Grafton Care manager Helen Ellis with a client in the organisation?s Grafton office.
Grafton Care manager Helen Ellis with a client in the organisation?s Grafton office.

Families in Cowper, Page feel pinch in hip pocket

By LEIGH PRITCHARD

ALMOST 40 per cent of families in the Page and Cowper electorates are surviving on less than $500 per week.

This figure did not surprise Grafton Care manager Helen Ellis who assists 28 families each month with food, financial advice and vouchers.

"I'm very aware that we are in one of the lowest socio-economic areas in the state by the number of people who walk through our doors," Mrs Ellis said.

Research from the Parliamentary Library showed 39.8 per cent of families in Cowper and 36.1 per cent of families in Page survive on less than $500 per week.

Cowper had the lowest median family income in New South Wales with $618 per week. Page had a median family income of $656 per week, $281 less than the Australian median of $937.

"It is a mentality almost," Mrs Ellis said.

"That is a bit of a harsh statement, but that is the truth, we have generations of families on welfare.

"That is an aspect of rural communities, not specific to Grafton."
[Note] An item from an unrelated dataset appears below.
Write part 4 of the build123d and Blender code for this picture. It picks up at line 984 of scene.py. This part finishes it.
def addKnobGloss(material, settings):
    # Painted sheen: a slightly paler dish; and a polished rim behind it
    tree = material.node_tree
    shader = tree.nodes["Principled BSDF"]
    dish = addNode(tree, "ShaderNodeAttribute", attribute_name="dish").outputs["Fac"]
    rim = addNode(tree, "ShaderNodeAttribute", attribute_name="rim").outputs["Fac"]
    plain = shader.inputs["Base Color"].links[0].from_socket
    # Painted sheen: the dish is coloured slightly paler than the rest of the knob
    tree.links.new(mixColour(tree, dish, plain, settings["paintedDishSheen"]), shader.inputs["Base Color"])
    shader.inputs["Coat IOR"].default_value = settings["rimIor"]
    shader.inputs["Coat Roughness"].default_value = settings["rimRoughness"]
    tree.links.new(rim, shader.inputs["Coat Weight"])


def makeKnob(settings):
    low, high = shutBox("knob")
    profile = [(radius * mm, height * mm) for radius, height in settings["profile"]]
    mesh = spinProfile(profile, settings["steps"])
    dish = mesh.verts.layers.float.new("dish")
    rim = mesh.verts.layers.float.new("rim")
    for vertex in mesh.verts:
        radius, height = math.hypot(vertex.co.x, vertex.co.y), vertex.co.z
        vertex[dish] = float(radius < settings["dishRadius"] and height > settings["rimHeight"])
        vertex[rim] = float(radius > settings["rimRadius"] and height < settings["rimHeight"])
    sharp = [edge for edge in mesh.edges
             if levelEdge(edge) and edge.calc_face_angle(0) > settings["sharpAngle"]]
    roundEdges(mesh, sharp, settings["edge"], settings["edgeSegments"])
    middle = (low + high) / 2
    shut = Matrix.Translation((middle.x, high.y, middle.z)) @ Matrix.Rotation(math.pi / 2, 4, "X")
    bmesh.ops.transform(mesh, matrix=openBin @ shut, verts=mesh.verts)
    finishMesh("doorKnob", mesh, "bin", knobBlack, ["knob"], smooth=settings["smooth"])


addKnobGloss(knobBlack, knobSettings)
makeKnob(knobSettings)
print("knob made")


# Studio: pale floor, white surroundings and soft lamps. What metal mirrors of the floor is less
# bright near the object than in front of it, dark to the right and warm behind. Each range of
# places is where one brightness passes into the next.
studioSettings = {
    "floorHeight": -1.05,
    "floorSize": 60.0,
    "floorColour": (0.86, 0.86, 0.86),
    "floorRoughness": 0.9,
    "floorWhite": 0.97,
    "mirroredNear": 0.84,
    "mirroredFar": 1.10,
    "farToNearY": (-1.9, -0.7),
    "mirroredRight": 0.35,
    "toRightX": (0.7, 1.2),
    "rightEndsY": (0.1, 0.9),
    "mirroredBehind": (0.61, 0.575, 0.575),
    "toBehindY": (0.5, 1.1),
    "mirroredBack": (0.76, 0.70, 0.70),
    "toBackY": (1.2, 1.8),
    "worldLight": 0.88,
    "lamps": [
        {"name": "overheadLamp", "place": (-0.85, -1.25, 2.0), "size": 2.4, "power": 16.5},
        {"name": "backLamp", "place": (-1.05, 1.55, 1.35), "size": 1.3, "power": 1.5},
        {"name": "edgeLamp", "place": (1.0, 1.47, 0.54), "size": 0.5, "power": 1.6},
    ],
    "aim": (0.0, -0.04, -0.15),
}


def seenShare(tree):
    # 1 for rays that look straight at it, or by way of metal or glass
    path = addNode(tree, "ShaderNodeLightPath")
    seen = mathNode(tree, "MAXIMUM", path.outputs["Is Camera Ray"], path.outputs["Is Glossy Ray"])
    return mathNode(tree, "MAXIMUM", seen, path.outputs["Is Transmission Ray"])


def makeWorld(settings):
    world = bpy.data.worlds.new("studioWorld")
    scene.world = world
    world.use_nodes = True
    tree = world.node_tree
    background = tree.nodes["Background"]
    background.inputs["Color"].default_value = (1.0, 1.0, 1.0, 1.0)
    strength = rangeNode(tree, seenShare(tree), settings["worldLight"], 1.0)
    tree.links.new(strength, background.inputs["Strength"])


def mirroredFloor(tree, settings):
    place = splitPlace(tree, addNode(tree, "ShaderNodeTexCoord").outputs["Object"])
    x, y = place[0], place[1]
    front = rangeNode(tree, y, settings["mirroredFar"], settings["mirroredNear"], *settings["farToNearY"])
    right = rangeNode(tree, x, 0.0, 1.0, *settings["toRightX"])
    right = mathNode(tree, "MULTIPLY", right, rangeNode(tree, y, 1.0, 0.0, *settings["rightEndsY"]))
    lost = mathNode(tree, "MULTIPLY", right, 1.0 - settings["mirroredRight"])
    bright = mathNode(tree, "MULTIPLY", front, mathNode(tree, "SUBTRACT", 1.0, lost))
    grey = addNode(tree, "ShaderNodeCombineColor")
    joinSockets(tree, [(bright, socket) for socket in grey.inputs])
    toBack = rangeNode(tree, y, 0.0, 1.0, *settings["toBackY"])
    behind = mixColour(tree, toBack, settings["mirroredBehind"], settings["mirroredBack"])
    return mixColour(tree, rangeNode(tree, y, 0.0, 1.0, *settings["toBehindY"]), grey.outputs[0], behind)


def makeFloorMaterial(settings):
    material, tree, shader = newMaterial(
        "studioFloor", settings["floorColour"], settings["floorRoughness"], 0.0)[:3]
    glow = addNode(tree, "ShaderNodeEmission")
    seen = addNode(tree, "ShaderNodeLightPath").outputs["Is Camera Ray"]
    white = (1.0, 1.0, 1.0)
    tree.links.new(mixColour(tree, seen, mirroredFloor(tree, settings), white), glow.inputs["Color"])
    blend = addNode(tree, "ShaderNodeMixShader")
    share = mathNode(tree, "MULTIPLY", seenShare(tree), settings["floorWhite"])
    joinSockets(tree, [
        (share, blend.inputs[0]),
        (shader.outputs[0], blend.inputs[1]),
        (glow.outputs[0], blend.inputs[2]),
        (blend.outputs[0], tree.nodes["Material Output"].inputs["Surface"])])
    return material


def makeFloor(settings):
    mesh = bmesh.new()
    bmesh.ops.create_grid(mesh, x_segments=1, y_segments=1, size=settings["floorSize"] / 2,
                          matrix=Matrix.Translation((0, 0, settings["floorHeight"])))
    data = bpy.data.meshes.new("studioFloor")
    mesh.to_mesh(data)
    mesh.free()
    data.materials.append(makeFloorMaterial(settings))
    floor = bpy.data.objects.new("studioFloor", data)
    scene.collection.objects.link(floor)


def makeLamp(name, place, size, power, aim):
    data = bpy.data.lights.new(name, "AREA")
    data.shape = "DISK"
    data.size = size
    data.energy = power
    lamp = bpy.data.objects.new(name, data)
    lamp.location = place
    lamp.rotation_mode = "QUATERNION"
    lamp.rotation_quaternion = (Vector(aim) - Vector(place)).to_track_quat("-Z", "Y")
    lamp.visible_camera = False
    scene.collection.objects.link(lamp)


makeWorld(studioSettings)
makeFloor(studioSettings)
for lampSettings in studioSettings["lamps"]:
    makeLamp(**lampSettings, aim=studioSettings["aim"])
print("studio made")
Mrs Ellis said it affected the whole community.

"Businesses would be well aware of it because it affects their takings," she said.

Christian charity organisation Brotherhood of St Laurence criticised Nationals federal MPs Ian Causley (Page) and Luke Hartsuyker (Cowper) for ignoring the plight of their constituents.
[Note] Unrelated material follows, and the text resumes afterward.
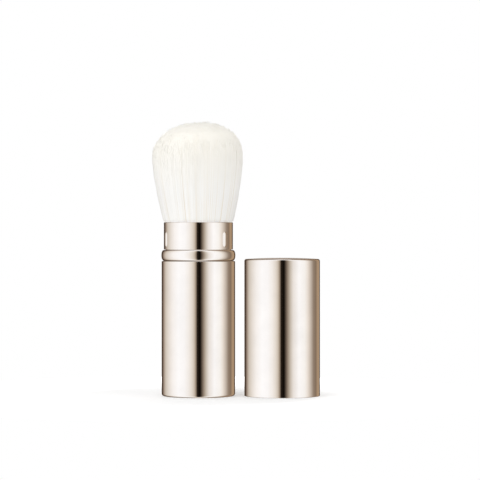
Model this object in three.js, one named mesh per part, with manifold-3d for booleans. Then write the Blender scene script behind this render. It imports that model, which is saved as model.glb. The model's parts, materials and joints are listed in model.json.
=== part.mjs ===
// A pocket powder brush with a sliding guard sleeve, standing upright, and its pulled-off cap beside it.
//
// Millimetres, +Z up. The origin is the centre of the barrel's flat underside, and the front faces -Y.
// The barrel holds a weight, a slotted liner and a post. The post carries the hair in its ferrule.
// The sleeve slides up out of the barrel over the hair, and its collar is all that shows of it at rest.

import * as THREE from "three";
import { mergeVertices } from "three/addons/utils/BufferGeometryUtils.js";
import Module from "manifold-3d";

const wasm = await Module();
wasm.setup();

// Gaps between the pieces
const GLUE_GAP = 0.15; // between two pieces that are glued or pressed together, one in the other
const SEAT_GAP = 0.3; // between a piece and the face that it stands on
const RUNNING_GAP = 0.3; // between two pieces that slide past each other
const RING_CLEARANCE = 0.12; // between the drag ring and the liner that it rubs on
const CUT_OVERRUN = 1; // how far a cutting tool runs past the piece that it cuts

// Walls, from the barrel inwards
const BARREL_RADIUS = 14;
const BARREL_WALL = 0.45;
const LINER_WALL = 0.6;
const SLEEVE_WALL = 0.5;
const FERRULE_WALL = 0.4;
const COLLAR_WALL = 0.5;
const CAP_WALL = 0.45;
const CAP_LINER_WALL = 0.45;

// The barrel and what stands on its floor
const BARREL_EDGE_RADIUS = 0.9; // outside edge round the underside
const BARREL_RIM_RADIUS = 0.15;
const WEIGHT_THICKNESS = 2.2;
const LINER_FLOOR = 0.8;
const SLOT_COUNT = 3;
const SLOT_WIDTH = 4;
const SLOT_FOOT = 0.6; // height of the closed ring that is left below each slot

// The sleeve's foot
const LUG_HEIGHT = 1.2;
const GROOVE_LAND = 0.4; // width of the ridge on each side of the drag ring's groove
const DRAG_RING_THICKNESS = 1;
const SPIGOT_HEIGHT = 2;
const SPIGOT_WALL = 0.95;

// The barrel's mouth
const BUSH_LENGTH = 4.55;
const SKIRT_DEPTH = 2.75; // how far the bead ring's skirt reaches into the barrel
const BEAD_HEIGHT = 3.8;
const BEAD_PROUD = 0.1; // how far the bead stands out past the barrel's wall

// The collar and its nubs
const COLLAR_HEIGHT = 10.3;
const COLLAR_LAP = 3.8; // how far the sleeve's tube reaches up into the collar
const NUB_COUNT = 3;
const NUB_LENGTH = 5.7;
const NUB_WIDTH = 1.9;
const NUB_PROUD = 0.32;
const NUB_RISE = 3.8; // from the collar's lower edge to the middle of a nub
const NUB_TURN = THREE.MathUtils.degToRad(-38.5); // angle of the first nub, counted from +X

// The hair, above the collar's rim
const HEAD_HEIGHT = 38.1;
const HEAD_WIDEST_RISE = 24.4; // from the rim to the widest place
const HEAD_FLARE = 3.95; // how far the widest place stands out past the collar
const HEAD_COVER = 0.2; // how far the raised sleeve stands past the hair
const BACKING_THICKNESS = 2;
const FERRULE_LIP = 1.8; // how far the ferrule stands up past the backing
const BACKING_SPLIT = 0.3; // between one quarter of the backing and the next
const STRAND_PITCH = 1.03;
const STRAND_SIDES = 3;
const STRAND_ROOT_RADIUS = 0.34;
const STRAND_BODY_RADIUS = 0.5;
const STRAND_TIP_RADIUS = 0.22;
const SHOULDER_RISE_SHARE = 0.57; // of the rise from the rim to the widest place
const SHOULDER_SPREAD_SHARE = 0.76; // of the flare from the rim to the widest place
const OUTER_TIP_SHARE = 0.97; // of the dome's radius, where the outermost strands end
const INNER_ARC_SHARE = 0.25; // of the pitch, by which the innermost strands are drawn in

// The post and its screw
const POST_FOOT_RADIUS = 8;
const POST_FOOT_HEIGHT = 2;
const POST_STEM_RADIUS = 4.5;
const POST_FLARE_HEIGHT = 6;
const POST_HEAD_HEIGHT = 3.2; // how far the post reaches up into the ferrule
const SCREW_SHANK_RADIUS = 1.25;
const SCREW_HEAD_RADIUS = 2.5;
const SCREW_HEAD_HEIGHT = 1.2;
const SCREW_LENGTH = 9; // below the head
const SCREW_CROSS_WIDTH = 0.7;
const SCREW_CROSS_LENGTH = 3.2;
const SCREW_CROSS_DEPTH = 0.6;

// The cap
const CAP_CLEARANCE = 0.2; // between the collar and the cap's liner, which the nubs bridge
const CAP_HEADROOM = 2.4; // above the raised sleeve when the cap is on
const CAP_LINER_ROOF = 0.6;
const CAP_MOUTH_SETBACK = 0.8; // from the cap's lower edge up to its liner
const CAP_EDGE_RADIUS = 0.7;
const CAP_STANDOFF = 0.4; // between the widest place of the brush and the cap beside it

// How finely the round shapes are divided
const ROUND_SIDES = 40;
const SCREW_SIDES = 20;
const EDGE_STEPS = 3;
const RIM_STEPS = 2;
const BEAD_STEPS = 8;
const RING_STEPS = 6;

// Radii that follow from the walls
const barrelBore = BARREL_RADIUS - BARREL_WALL;
const linerRadius = barrelBore - GLUE_GAP;
const linerBore = linerRadius - LINER_WALL;
const sleeveRadius = linerBore - RUNNING_GAP;
const sleeveBore = sleeveRadius - SLEEVE_WALL;
const ferruleRadius = sleeveBore - RUNNING_GAP;
const ferruleBore = ferruleRadius - FERRULE_WALL;
const spigotRadius = sleeveBore - GLUE_GAP;
const spigotBore = spigotRadius - SPIGOT_WALL;
const dragRingRadius = linerBore - RING_CLEARANCE;
const grooveRadius = dragRingRadius - DRAG_RING_THICKNESS - GLUE_GAP;
const collarBore = sleeveRadius + GLUE_GAP;
const collarRadius = collarBore + COLLAR_WALL;
const capLinerBore = collarRadius + CAP_CLEARANCE;
const capLinerRadius = capLinerBore + CAP_LINER_WALL;
const capBore = capLinerRadius + GLUE_GAP;
const capRadius = capBore + CAP_WALL;
const backingRadius = ferruleBore - GLUE_GAP;
const headRadius = collarRadius + HEAD_FLARE;
const capSpacing = Math.max(headRadius, BARREL_RADIUS + BEAD_PROUD) + CAP_STANDOFF + capRadius;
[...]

"Tax relief in the last two Federal Budgets was skewed towards high income earners, ignoring the families the National Party purport to represent," Brotherhood of St Laurence executive director Tony Nicholson said.
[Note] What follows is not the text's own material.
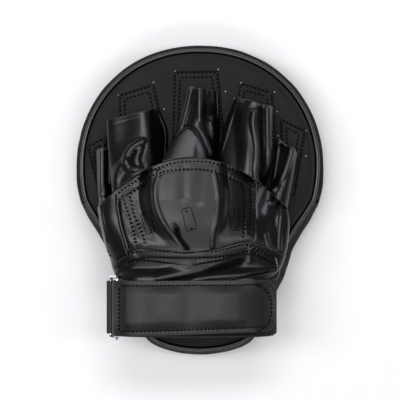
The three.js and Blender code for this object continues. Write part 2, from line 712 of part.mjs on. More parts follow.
function strapPath(s, y) {
  if (s < RETURN_PART) {
    const place = mix(STRAP_RETURN, STRAP_TURN, s / RETURN_PART);
    return offWrist(place, y, STRAP_RETURN_OFFSET);
  }
  if (s < TURN_PART) {
    const share = (s - RETURN_PART) / (TURN_PART - RETURN_PART);
    return wireTurn(wristFrame(STRAP_TURN, y), RING_OFFSET, STRAP_TURN_RADIUS, share, -1);
  }
  const place = mix(STRAP_TURN, STRAP_TIP, (s - TURN_PART) / (1 - TURN_PART));
  const lift = STRAP_LIFT * (1 - easeInOut((place - STRAP_TURN) / STRAP_LIFT_RUN));
  return offWrist(place, y, STRAP_OFFSET + lift);
}

// How far along its long run a place on the strap is, easing in and out
function strapRunShare(s) {
  return easeInOut((s - TURN_PART) / (1 - TURN_PART));
}

// The strap narrows and leans towards the fingers on its long run, and its end is rounded
function strapHalfWidth(s) {
  const start = 1 - STRAP_TIP_ROUND;
  const reach = Math.max(0, s - start) / STRAP_TIP_ROUND;
  const narrowed = mix(1, STRAP_TIP_WIDTH_SHARE, strapRunShare(s));
  const rounded = mix(TIP_BLUNT, 1, Math.sqrt(Math.max(0, 1 - reach * reach)));
  return (STRAP_WIDTH / 2) * narrowed * rounded;
}

function strapMiddle(s) {
  return STRAP_MIDDLE + STRAP_TIP_SHIFT * strapRunShare(s);
}

function strapOverGeometry() {
  const surface = (s, w) => {
    const half = strapHalfWidth(s);
    return strapPath(s, strapMiddle(s) + mix(half, -half, w));
  };
  const shares = [0, RETURN_PART];
  for (let i = 1; i <= TURN_STEPS; i += 1) {
    shares.push(mix(RETURN_PART, TURN_PART, i / TURN_STEPS));
  }
  for (let i = 1; i <= RUN_STEPS; i += 1) {
    shares.push(mix(TURN_PART, 1 - STRAP_TIP_ROUND, i / RUN_STEPS));
  }
  for (let i = 1; i <= TIP_STEPS; i += 1) {
    shares.push(mix(1 - STRAP_TIP_ROUND, 1, Math.sin((Math.PI / 2) * (i / TIP_STEPS))));
  }
  const half = STRAP_THICKNESS / 2;
  return wallOver(surface, shares, STRAP_ALONG_STEPS, -half, half, GLOVE_BASE);
}

function strapUnderGeometry() {
  const surface = (s, w) => {
    const place = mix(LOOP_START_STEP, LOOP_END_STEP, s) / CUFF_ACROSS;
    const flare = easeInOut((place - LOOP_FLARE.start) / (1 - LOOP_FLARE.start));
    const upper = STRAP_WIDTH * (0.5 + LOOP_FLARE.upper * flare);
    const lower = STRAP_WIDTH * (0.5 + LOOP_FLARE.lower * flare);
    return offWrist(place, STRAP_MIDDLE + mix(upper, -lower, w), LOOP_INNER);
  };
  const steps = LOOP_END_STEP - LOOP_START_STEP;
  return wallOver(surface, steps, STRAP_ALONG_STEPS, 0, LOOP_THICKNESS, GLOVE_BASE);
}

// Ring: a rounded rectangle of wire between the strap's turn and the tab's turn
const RING_CORNER_STEPS = 3;

function strapRingGeometry() {
  const strapBar = offWrist(STRAP_TURN, STRAP_MIDDLE, RING_OFFSET);
  const tabBar = offWrist(TAB_TURN, STRAP_MIDDLE, TAB_OFFSET + TAB_TURN_RADIUS);
  const half = STRAP_WIDTH / 2 + RING_SIDE_ROOM + RING_WIRE_RADIUS;
  const corner = RING_WIRE_RADIUS * 2;
  const depth = strapBar.distanceTo(tabBar);
  const down = tabBar.clone().sub(strapBar).normalize();
  const normal = down.clone().cross(new THREE.Vector3(0, 1, 0));
  const centres = [
    { drop: corner, side: half - corner },
    { drop: corner, side: corner - half },
    { drop: depth - corner, side: corner - half },
    { drop: depth - corner, side: half - corner },
  ];
  const path = [];
  centres.forEach((centre, quarter) => {
    for (let i = 0; i <= RING_CORNER_STEPS; i += 1) {
      const angle = (Math.PI / 2) * (quarter + i / RING_CORNER_STEPS);
      const point = strapBar.clone();
      point.addScaledVector(down, centre.drop - Math.sin(angle) * corner);
      point.y += centre.side + Math.cos(angle) * corner;
      path.push(point);
    }
  });
  return closedTube(path, normal, RING_WIRE_RADIUS, WIRE_SIDES);
}

// Tab: up from the glove's left foot, round the ring's lower wire, and back down
const TAB_RUN_STEPS = 3;
const TAB_RUN_PART = 0.35;

function tabPath(s, y) {
  if (s < TAB_RUN_PART) {
    return offWrist(mix(TAB_START, TAB_TURN, s / TAB_RUN_PART), y, TAB_OFFSET);
  }
  if (s < 1 - TAB_RUN_PART) {
    const share = (s - TAB_RUN_PART) / (1 - 2 * TAB_RUN_PART);
    return wireTurn(wristFrame(TAB_TURN, y), TAB_OFFSET + TAB_TURN_RADIUS, TAB_TURN_RADIUS, share, 1);
  }
  const back = (1 - s) / TAB_RUN_PART;
  const far = TAB_OFFSET + 2 * TAB_TURN_RADIUS;
  return offWrist(mix(TAB_START, TAB_TURN, back), y, mix(TAB_OUTER_OFFSET, far, easeInOut(back)));
}

function ringTabGeometry() {
  const half = (STRAP_WIDTH * TAB_WIDTH_SHARE) / 2;
  const surface = (s, w) => tabPath(1 - s, STRAP_MIDDLE + mix(half, -half, w));
  const shares = [];
  for (let i = 0; i <= TAB_RUN_STEPS; i += 1) {
    shares.push((TAB_RUN_PART * i) / TAB_RUN_STEPS);
  }
  for (let i = 1; i < TURN_STEPS; i += 1) {
    shares.push(mix(TAB_RUN_PART, 1 - TAB_RUN_PART, i / TURN_STEPS));
  }
  for (let i = TAB_RUN_STEPS; i >= 0; i -= 1) {
    shares.push(1 - (TAB_RUN_PART * i) / TAB_RUN_STEPS);
  }
  const thick = TAB_THICKNESS / 2;
  return wallOver(surface, shares, STRAP_ALONG_STEPS, -thick, thick, GLOVE_BASE);
}

const pieces = new THREE.Group();

function addPiece(name, geometry, look) {
  geometry.deleteAttribute('normal');
  geometry.deleteAttribute('uv');
  const merged = mergeVertices(geometry, MERGE_DISTANCE);
  merged.computeVertexNormals();
  const material = new THREE.MeshStandardMaterial(look);
  const mesh = new THREE.Mesh(merged, material);
  mesh.name = name;
  pieces.add(mesh);
}

const PAD_LOOK = { color: 0x141416, roughness: 0.55, metalness: 0 };
const GLOVE_LOOK = { color: 0x1a1a1c, roughness: 0.35, metalness: 0 };
const STRAP_LOOK = { color: 0x262428, roughness: 0.45, metalness: 0 };
const LOOP_LOOK = { color: 0x0c0c0d, roughness: 0.95, metalness: 0 };
const FOAM_LOOK = { color: 0x2b2b2d, roughness: 0.9, metalness: 0 };
const METAL_LOOK = { color: 0xc9ccd0, roughness: 0.25, metalness: 1 };

addPiece('foam_core', foamCoreGeometry(), FOAM_LOOK);
addPiece('strike_panel', strikePanelGeometry(), PAD_LOOK);
addPiece('side_band_upper', sideBandGeometry(BAND_SEAM, OUTLINE_STEPS - BAND_SEAM), PAD_LOOK);
addPiece('side_band_lower', sideBandGeometry(-BAND_SEAM, BAND_SEAM), PAD_LOOK);
addPiece('back_panel', backPanelGeometry(), PAD_LOOK);
addPiece('back_welt', backWeltGeometry(), PAD_LOOK);
PATCH_ROWS.forEach((row) => addPiece(row.name, patchGeometry(row), PAD_LOOK));
STALLS.forEach((stall) => addPiece(stall.name, stallGeometry(stall), GLOVE_LOOK));
addPiece('hand_back', handBackGeometry(), GLOVE_LOOK);
addPiece('gusset_left', gussetGeometry(0, LEFT_SEAM - SEAM_SHARE), GLOVE_LOOK);
addPiece('gusset_right', gussetGeometry(RIGHT_SEAM + SEAM_SHARE, 1), GLOVE_LOOK);
addPiece('wrist_cuff', wristCuffGeometry(), GLOVE_LOOK);
addPiece('strap_under', strapUnderGeometry(), LOOP_LOOK);
addPiece('strap_over', strapOverGeometry(), STRAP_LOOK);
addPiece('strap_ring', strapRingGeometry(), METAL_LOOK);
addPiece('ring_tab', ringTabGeometry(), STRAP_LOOK);

export default pieces;
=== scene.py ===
# Focus mitt lying on its strike face: leather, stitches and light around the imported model.
import math

import bpy
import numpy as np
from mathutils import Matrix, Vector, noise
from mathutils.bvhtree import BVHTree


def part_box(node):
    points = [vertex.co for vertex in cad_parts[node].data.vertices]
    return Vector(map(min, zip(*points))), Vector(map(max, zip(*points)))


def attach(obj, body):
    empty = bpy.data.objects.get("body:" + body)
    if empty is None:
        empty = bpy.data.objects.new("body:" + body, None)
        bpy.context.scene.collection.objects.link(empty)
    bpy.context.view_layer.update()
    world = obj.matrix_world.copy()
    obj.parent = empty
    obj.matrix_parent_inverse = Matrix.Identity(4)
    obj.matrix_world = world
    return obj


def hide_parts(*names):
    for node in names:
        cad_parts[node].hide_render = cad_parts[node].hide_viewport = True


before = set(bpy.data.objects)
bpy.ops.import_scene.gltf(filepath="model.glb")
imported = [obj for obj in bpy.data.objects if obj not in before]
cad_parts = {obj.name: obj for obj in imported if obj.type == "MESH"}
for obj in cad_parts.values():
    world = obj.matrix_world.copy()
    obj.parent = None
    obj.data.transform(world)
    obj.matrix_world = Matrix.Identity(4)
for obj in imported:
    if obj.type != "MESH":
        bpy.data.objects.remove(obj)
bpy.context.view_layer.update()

MM = 0.001

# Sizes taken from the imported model
HALF_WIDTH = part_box("strike_panel")[1].x
HALF_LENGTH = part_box("strike_panel")[1].y
PAD_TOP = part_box("back_panel")[1].z
STRIKE_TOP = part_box("strike_panel")[1].z
BAND_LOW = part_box("side_band_lower")[0].z
BAND_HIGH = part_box("side_band_lower")[1].z
PATCH_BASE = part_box("patch_index")[0].z
PATCH_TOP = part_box("patch_index")[1].z
STALL_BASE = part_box("stall_index")[0].z
GLOVE_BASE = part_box("wrist_cuff")[0].z

# Sizes that repeat the model's
GLOVE_LEATHER = 1.6 * MM
PANEL_LEATHER = 1.6 * MM
GLOVE_RISE = 45 * MM
PAD_THICKNESS = PAD_TOP
STRIKE_RIM_RADIUS = 10 * MM
WELT_RADIUS = 1.5 * MM
SEAM_GAP = 0.3 * MM
STALL_SEAM_LINE = 0.4 * MM
STRAP_GAP = 0.7 * MM
STRAP_WIDTH = 43 * MM
STRAP_THICKNESS = 2 * MM
LOOP_THICKNESS = 1.4 * MM
TAB_THICKNESS = 1.4 * MM
RING_WIRE_RADIUS = 1.6 * MM

# The photograph looks straight down. Its scale holds at one level of the pad.
PHOTO_SIZE = 400
PHOTO_MIDDLE = 199.5
PHOTO_PAD_PIXELS = 307
VIEW_LEVEL = 0.012
VIEW_DISTANCE = 1.5
SENSOR_WIDTH = 36
PIXEL = 2 * HALF_LENGTH / PHOTO_PAD_PIXELS
CAMERA_HEIGHT = VIEW_LEVEL + VIEW_DISTANCE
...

Four out of the five electorates with the highest number of families surviving on incomes less than $500 are held by the Nationals.

Mr Hartsuyker responded to the comments and said he would fight for tax cuts for low income families in the next budget.

He said a range of benefits including the baby bonus, Roads to Recovery and tax benefits, including the goods and services tax, helped families.

"One of the best things we can do for the low income earners is to have a strong economy," Mr Hartsuyker said.

"A strong economy is the best way to create jobs. The best things we can do is to give them jobs."

He said tax relief for high income earners was 'catch-up'.

Mr Causley was unavailable for comment.